Aim of the exercise — Transcribe only the lines of the listing below from the one holding "function unit(v) = v / norm(v);" through the one holding "cad_parts[node].hide_render = cad_parts[node].hide_viewport", inclusive, without any change.
+-------+
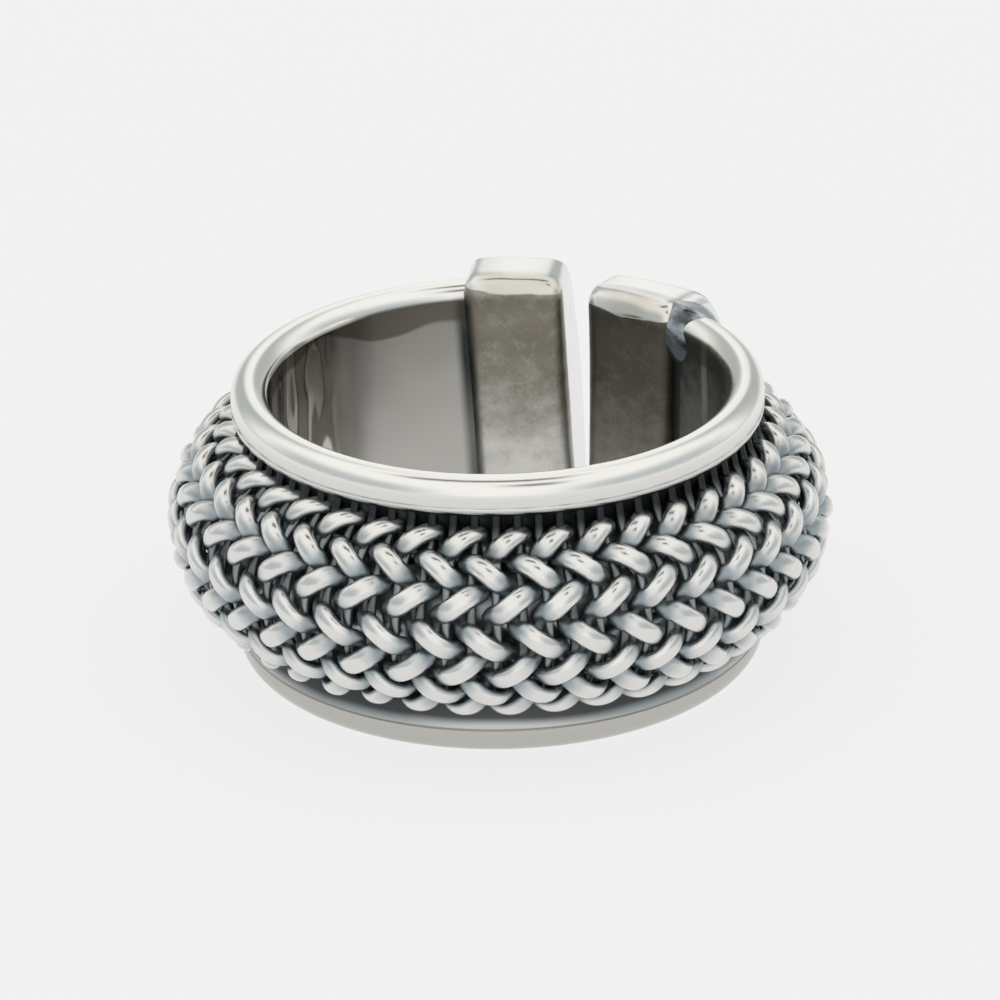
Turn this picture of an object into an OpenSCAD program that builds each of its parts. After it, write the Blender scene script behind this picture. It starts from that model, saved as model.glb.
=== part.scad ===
// Open band ring in silver: a flat plait of eight wires lies around a domed band,
// between two rolled rims, and a plain block closes the band at each side of a narrow gap.
// The ring lies on its lower rim. +Z is the axis of the finger hole, the gap faces +Y,
// and the origin is on that axis at the height of the lower rim's flat.
// Angles around the ring run from -Y towards +X.

/* [Band] */
// Radius of the finger hole
finger_r = 9.9; // [9:0.1:11.5]
// Height of the band over both rims
band_h = 12.5; // [12:0.1:14.5]
// Thickness of a rim, measured outwards
rim_t = 1.56; // [1.4:0.02:1.9]
// Height of a rim up to its inner shoulder
rim_h = 1.3; // [1.1:0.05:1.6]
// Width of the small flat on the crown of a rim
rim_flat = 0.3; // [0.2:0.05:0.6]
// Thickness of the band's wall beside the rims
wall_t = 0.9; // [0.7:0.05:1.1]
// Radius of the cove where a rim meets the wall
cove_r = 0.6; // [0.3:0.05:0.62]

/* [Plait] */
// Width of a wire
wire_w = 0.7; // [0.5:0.02:0.74]
// Thickness of a wire
wire_t = 0.54; // [0.4:0.02:0.58]
// Number of crossings along the plait, from one block to the other
crossings = 67; // [61:2:73]
// Depth by which a wire dips to pass under another
dip = 1; // [0.94:0.02:1.2]
// Angle between the middle row of stitches and the outermost rows
plait_spread = 56.5; // [54:0.5:58]
// Angle by which the whole plait sits higher than the middle of the band
plait_tilt = 4.5; // [2:0.5:5]
// Clearance between the plait and the band under it
plait_gap = 0.15; // [0.12:0.01:0.2]
// Clearance between the wires' ends and a block
end_gap = 0.35; // [0.25:0.05:0.6]

/* [End blocks] */
// Width of a block along the band
block_w = 4.2; // [3.6:0.1:4.8]
// Gap between the two blocks at half height
gap_w = 1.15; // [0.8:0.05:1.6]
// Distance by which a block stands inside the finger hole
block_in = 0.75; // [0.4:0.05:1]
// Distance by which a block stands over the upper rim
block_up = 0.45; // [0.2:0.05:0.6]
// Distance by which a block stands outside the plait
block_out = 0.35; // [0.15:0.05:0.6]
// Radius of the bulge on a block's outer face, seen from its side
block_bulge_r = 10.15; // [9.5:0.05:12]
// Radius of a block's rounded inner and outer edges
block_edge_r = 0.75; // [0.4:0.05:0.9]
// Radius of a block's side edges
block_side_r = 0.4; // [0.2:0.05:0.5]
// Angle by which the left block leans away from the gap
left_lean = 3; // [0:0.5:4]
// Angle by which the right block leans away from the gap
right_lean = 1; // [0:0.5:4]
// Width of the seam between a block and the band
seam = 0.1; // [0.05:0.01:0.15]

/* [Hidden] */

$fn = 96;
silver = [0.84, 0.84, 0.82];
satin = [0.56, 0.55, 0.51];
aged = [0.72, 0.74, 0.74];
// sides of a wire, and straight pieces in a block's rounded edge and in its bulge
wire_sides = 6;
edge_steps = 6;
bulge_steps = 8;
// a length past every edge, and an overlap that joins two outlines
reach = 40;
joined = 0.01;

mid_z = band_h / 2;
rim_mid_r = finger_r + rim_t / 2;
crown_drop = rim_t / 2 - sqrt(pow(rim_t / 2, 2) - pow(rim_flat / 2, 2));
crown_z = rim_t / 2 - crown_drop;

// Rows of stitches, top row first, as shares of the plait's spread.
ROW_SHARE = [1, 0.7, 0.37, 0, -0.37, -0.7, -1];
rows = len(ROW_SHARE);
cycle = 2 * (rows + 1);
// A wire turns back past the outermost rows: high under the upper rim, tucked in below.
top_past = 11;
low_past = 9;
top_turn = plait_tilt + plait_spread + top_past;
low_turn = plait_tilt - plait_spread - low_past;
top_out = 0.53;
low_in = 0.2;
plait_r = (mid_z - rim_h - plait_gap - wire_t / 2) / sin(top_turn) - top_out;
plait_mid_r = finger_r;
core_r = plait_r - dip - wire_t / 2 - plait_gap;
plait_out_r = plait_mid_r + plait_r + wire_t / 2;
// The visible stitch, measured each way from its middle: along in steps, across in degrees.
stitch_along = 0.6;
stitch_across = 7;
stitch_crown = 0.12;

block_r = finger_r - block_in;
block_out_r = plait_out_r + block_out;
block_top = band_h + block_up;
block_a = asin((block_w + gap_w) / 2 / finger_r);

// The plait fills the band from block to block, so its ends stand clear of each block's leaning top.
turn_r = plait_mid_r + (plait_r + top_out) * cos(top_turn);
function end_a(lean) = 180 - block_a
    - asin((block_w / 2 + end_gap + (band_h - rim_h - mid_z) * tan(lean)) / turn_r);
plait_start = -end_a(left_lean);
step_a = (end_a(right_lean) - plait_start) / crossings;

// Points of an arc that rounds the corner b between a and c.
function corner(a, b, c, r) =
    let (u = (a - b) / norm(a - b), v = (c - b) / norm(c - b), half = acos(u * v) / 2,
        mid = (u + v) / norm(u + v), o = b + mid * r / sin(half), p = b + u * r / tan(half) - o,
        turn = (180 - 2 * half) * sign(u[0] * v[1] - u[1] * v[0]))
    [for (i = [0 : edge_steps]) let (g = -turn * i / edge_steps)
        o + [p[0] * cos(g) - p[1] * sin(g), p[0] * sin(g) + p[1] * cos(g)]];

// Outline with each corner rounded by its own radius, in rows of [point, radius].
function rounded(list) =
    [for (i = [0 : len(list) - 1])
        let (n = len(list), r = list[i][1])
        each r == 0 ? [list[i][0]]
            : corner(list[(i + n - 1) % n][0], list[i][0], list[(i + 1) % n][0], r)];

// The band: one soldered piece of wall, domed core and two rolled rims.

module rim_outline() {
    intersection() {
        translate([rim_mid_r, crown_z]) circle(d = rim_t);
        translate([finger_r, 0]) square([rim_t, crown_z]);
    }
    translate([finger_r, crown_z]) square([rim_t, rim_h - crown_z]);
    difference() {
        translate([finger_r, rim_h - joined]) square([rim_t, cove_r + joined]);
        translate([finger_r + wall_t, rim_h + cove_r]) square([rim_t, cove_r]);
        translate([finger_r + wall_t + cove_r, rim_h + cove_r]) circle(r = cove_r);
        translate([finger_r + wall_t + cove_r, rim_h]) square([rim_t, cove_r]);
    }
}

module band_outline() {
    rim_outline();
    translate([0, band_h]) mirror([0, 1]) rim_outline();
    translate([finger_r, rim_h]) square([wall_t, band_h - 2 * rim_h]);
    intersection() {
        translate([plait_mid_r, mid_z]) circle(r = core_r);
        translate([finger_r, 0]) square([reach, band_h]);
    }
}

// What the blocks and the gap take out of the band, on one side of the gap.
module block_room(side, lean) {
    rotate([0, 0, side * block_a]) translate([0, 0, mid_z]) rotate([0, -side * lean, 0])
        translate([(side < 0 ? -reach / 4 : 0) - side * (block_w / 2 + seam), block_r - seam, -reach / 2])
            cube([reach / 4, reach / 4, reach]);
}

module shank() {
    color(silver) difference() {
        rotate_extrude() band_outline();
        block_room(1, left_lean);
        block_room(-1, right_lean);
    }
}

// An end block: a rounded bar over the whole height, flat inside and bulging outside.

function bulge_r(z) = block_out_r - block_bulge_r + sqrt(pow(block_bulge_r, 2) - pow(z - mid_z, 2));

module block_section() {
    polygon(rounded(concat(
        [[[block_r - block_edge_r, 0], 0], [[bulge_r(0), 0], block_edge_r]],
        [for (i = [1 : bulge_steps - 1]) let (z = block_top * i / bulge_steps) [[bulge_r(z), z], 0]],
        [[[bulge_r(block_top), block_top], block_edge_r], [[block_r - block_edge_r, block_top], 0]])));
}

module end_block(side, lean) {
    s = tan(lean);
    low = -mid_z * s;
    high = (block_top - mid_z) * s;
    w = block_w / 2;
    intersection() {
        rotate_extrude() block_section();
        rotate([0, 0, side * block_a]) rotate([90, 0, 0]) mirror([0, 0, 1]) linear_extrude(reach)
            scale([-side, 1]) polygon(rounded([[[low - w, 0], block_side_r], [[low + w, 0], block_side_r],
                [[high + w, block_top], block_side_r], [[high - w, block_top], block_side_r]]));
        rotate([0, 0, side * block_a]) rotate([90, 0, 90]) translate([0, 0, -reach / 2])
            linear_extrude(reach) polygon(rounded([[[block_r, 0], block_edge_r], [[reach, 0], 0],
                [[reach, block_top], 0], [[block_r, block_top], block_edge_r]]));
    }
}

module left_end_block() { color(satin) end_block(1, left_lean); }
module right_end_block() { color(satin) end_block(-1, right_lean); }

// The plait: each wire goes down and up through the rows, over and under by turns.

function row_angle(row) = plait_tilt + plait_spread * ROW_SHARE[row - 1];

// Points of a wire at one crossing, as [steps around, angle of the section, radius of the section].
function crossing(n, s) =
    s == 0 ? [[n, top_turn, plait_r + top_out]]
        : s == rows + 1 ? [[n, low_turn, plait_r - low_in]]
        : let (down = s <= rows, row = down ? s : cycle - s, a = row_angle(row),
            over = (row % 2 == 0) == down)
        !over ? [[n, a, plait_r - dip]]
        : [for (k = [-1 : 1]) [n + k * stitch_along, a + (down ? -k : k) * stitch_across,
            plait_r - abs(k) * stitch_crown]];

function wire_path(m) =
    [for (n = [0 : crossings]) each [for (k = crossing(n, (n + cycle - 2 * m) % cycle))
        if (k[0] >= 0 && k[0] <= crossings) k]];

function around(k) = plait_start + k[0] * step_a;
function out_r(k) = plait_mid_r + k[2] * cos(k[1]);
function up_z(k) = mid_z + k[2] * sin(k[1]);

function unit(v) = v / norm(v);
function spot(k) = [out_r(k) * sin(around(k)), -out_r(k) * cos(around(k)), up_z(k)];
function outward(k) = [cos(k[1]) * sin(around(k)), -cos(k[1]) * cos(around(k)), sin(k[1])];

module strand(m) {
    path = wire_path(m);
    last = len(path) - 1;
    points = [for (i = [0 : last])
        let (c = spot(path[i]), t = unit(spot(path[min(i + 1, last)]) - spot(path[max(i - 1, 0)])),
            side = unit(cross(t, outward(path[i]))), up = cross(side, t))
        for (j = [0 : wire_sides - 1]) let (g = 360 * j / wire_sides)
            c + side * cos(g) * wire_w / 2 + up * sin(g) * wire_t / 2];
    walls = [for (i = [0 : last - 1], j = [0 : wire_sides - 1])
        let (a = i * wire_sides + j, b = i * wire_sides + (j + 1) % wire_sides)
        each [[a, b, a + wire_sides], [b, b + wire_sides, a + wire_sides]]];
    lids = [[for (j = [wire_sides - 1 : -1 : 0]) j],
        [for (j = [0 : wire_sides - 1]) last * wire_sides + j]];
    color(aged) polyhedron(points, concat(walls, lids));
}

shank();
left_end_block();
right_end_block();
strand(1);  // strand_1
strand(2);  // strand_2
strand(3);  // strand_3
strand(4);  // strand_4
strand(5);  // strand_5
strand(6);  // strand_6
strand(7);  // strand_7
strand(8);  // strand_8
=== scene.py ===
import math
import random

import bpy
from mathutils import Matrix, Vector, noise


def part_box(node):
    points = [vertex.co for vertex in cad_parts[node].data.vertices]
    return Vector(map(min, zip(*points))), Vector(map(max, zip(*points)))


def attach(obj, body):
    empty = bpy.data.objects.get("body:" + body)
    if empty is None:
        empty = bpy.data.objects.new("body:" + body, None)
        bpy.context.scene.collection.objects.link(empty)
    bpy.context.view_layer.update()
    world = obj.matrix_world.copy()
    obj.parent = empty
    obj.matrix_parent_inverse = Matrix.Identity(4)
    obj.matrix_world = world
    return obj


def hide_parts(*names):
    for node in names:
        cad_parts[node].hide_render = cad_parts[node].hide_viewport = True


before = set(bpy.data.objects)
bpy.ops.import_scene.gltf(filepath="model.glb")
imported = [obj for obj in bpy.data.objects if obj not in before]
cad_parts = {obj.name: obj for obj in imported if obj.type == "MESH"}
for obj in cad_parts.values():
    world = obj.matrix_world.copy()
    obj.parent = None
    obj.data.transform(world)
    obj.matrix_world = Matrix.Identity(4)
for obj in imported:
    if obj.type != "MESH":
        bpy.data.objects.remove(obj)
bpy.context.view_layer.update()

MM = 0.001


# The band: one soldered piece of silver that goes round the finger.
# It is a plain wall with a rolled rim along each edge and a domed core in between, under the plait.
# It is polished all over; the channel between the rims is painted black where the plait meets the rims,
# as painted shade.

band_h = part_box("shank")[1].z
mid_z = band_h / 2
finger_r = 9.9 * MM
wall_t = 0.9 * MM
rim_t = 1.56 * MM
rim_h = 1.3 * MM
rim_flat = 0.3 * MM
rim_steps = 28
rim_line_w = 0.05 * MM
rim_line_depth = 0.02 * MM
rim_line_down = 0.125 * MM
rim_line_z = rim_h - rim_line_down
low_cove = ((1.52 * MM, -0.02 * MM), (1.4 * MM, 0.3 * MM), (1.25 * MM, 0.75 * MM),
            (1.05 * MM, 1.2 * MM))
top_cove = ((1.55 * MM, 0.06 * MM), (1.5 * MM, 0.14 * MM), (1.4 * MM, 0.22 * MM),
            (1.24 * MM, 0.42 * MM), (1.1 * MM, 0.8 * MM), (1 * MM, 1.2 * MM))
cove_foot = 0.2 * MM
core_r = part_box("shank")[1].x - finger_r
core_steps = 14
band_steps = 288
band_start = math.radians(11)
crease = math.radians(35)

# The blocks' places are needed here too, because the band is cut off along them.
block_w = 4.2 * MM
gap_w = 1.15 * MM
block_a = math.asin((block_w + gap_w) / 2 / finger_r)
left_lean = 3
right_lean = 1
left_far = 0.35 * MM
end_overlap = 0.05 * MM


def arc(centre_r, centre_z, radius, start, end, steps):
    """Points of an arc in a section, angles in degrees from outwards towards up."""
    turns = [math.radians(start + (end - start) * i / steps) for i in range(steps + 1)]
    return [(centre_r + radius * math.cos(a), centre_z + radius * math.sin(a)) for a in turns]


def half_section(cove):
    """Half of the band's section, from the inner wall under the rim to the top of the core."""
    rim_r = rim_t / 2
    rim_edge = finger_r + rim_t
    crown_z = math.sqrt(rim_r ** 2 - (rim_flat / 2) ** 2)
    roll = arc(finger_r + rim_r, crown_z, rim_r, 180, 360, rim_steps)
    points = [(finger_r, mid_z / 3 * 2)]
    points += [(r, max(z, 0)) for r, z in roll]
    points += [(rim_edge, rim_line_z - rim_line_w), (rim_edge - rim_line_depth, rim_line_z),
               (rim_edge, rim_line_z + rim_line_w)]
    points += [(finger_r + r, rim_h + z) for r, z in cove]
    points += [(finger_r + wall_t, rim_h + cove[-1][1] + cove_foot)]
    core_start = math.degrees(math.acos(wall_t / core_r))
    points += arc(finger_r, mid_z, core_r, -core_start, 0, core_steps)
    return points


def select_only(piece):
    """Leaves this piece alone selected and active."""
    bpy.ops.object.select_all(action="DESELECT")
    piece.select_set(True)
    bpy.context.view_layer.objects.active = piece


def new_piece(name, points, edges, faces):
    """A piece whose mesh has these points, edges and faces, already at its place."""
    mesh = bpy.data.meshes.new(name)
    mesh.from_pydata(points, edges, faces)
    piece = bpy.data.objects.new(name, mesh)
    bpy.context.scene.collection.objects.link(piece)
    select_only(piece)
    return piece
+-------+
Response to the exercise —
function unit(v) = v / norm(v);
function spot(k) = [out_r(k) * sin(around(k)), -out_r(k) * cos(around(k)), up_z(k)];
function outward(k) = [cos(k[1]) * sin(around(k)), -cos(k[1]) * cos(around(k)), sin(k[1])];

module strand(m) {
    path = wire_path(m);
    last = len(path) - 1;
    points = [for (i = [0 : last])
        let (c = spot(path[i]), t = unit(spot(path[min(i + 1, last)]) - spot(path[max(i - 1, 0)])),
            side = unit(cross(t, outward(path[i]))), up = cross(side, t))
        for (j = [0 : wire_sides - 1]) let (g = 360 * j / wire_sides)
            c + side * cos(g) * wire_w / 2 + up * sin(g) * wire_t / 2];
    walls = [for (i = [0 : last - 1], j = [0 : wire_sides - 1])
        let (a = i * wire_sides + j, b = i * wire_sides + (j + 1) % wire_sides)
        each [[a, b, a + wire_sides], [b, b + wire_sides, a + wire_sides]]];
    lids = [[for (j = [wire_sides - 1 : -1 : 0]) j],
        [for (j = [0 : wire_sides - 1]) last * wire_sides + j]];
    color(aged) polyhedron(points, concat(walls, lids));
}

shank();
left_end_block();
right_end_block();
strand(1);  // strand_1
strand(2);  // strand_2
strand(3);  // strand_3
strand(4);  // strand_4
strand(5);  // strand_5
strand(6);  // strand_6
strand(7);  // strand_7
strand(8);  // strand_8
=== scene.py ===
import math
import random

import bpy
from mathutils import Matrix, Vector, noise


def part_box(node):
    points = [vertex.co for vertex in cad_parts[node].data.vertices]
    return Vector(map(min, zip(*points))), Vector(map(max, zip(*points)))


def attach(obj, body):
    empty = bpy.data.objects.get("body:" + body)
    if empty is None:
        empty = bpy.data.objects.new("body:" + body, None)
        bpy.context.scene.collection.objects.link(empty)
    bpy.context.view_layer.update()
    world = obj.matrix_world.copy()
    obj.parent = empty
    obj.matrix_parent_inverse = Matrix.Identity(4)
    obj.matrix_world = world
    return obj


def hide_parts(*names):
    for node in names:
        cad_parts[node].hide_render = cad_parts[node].hide_viewport = True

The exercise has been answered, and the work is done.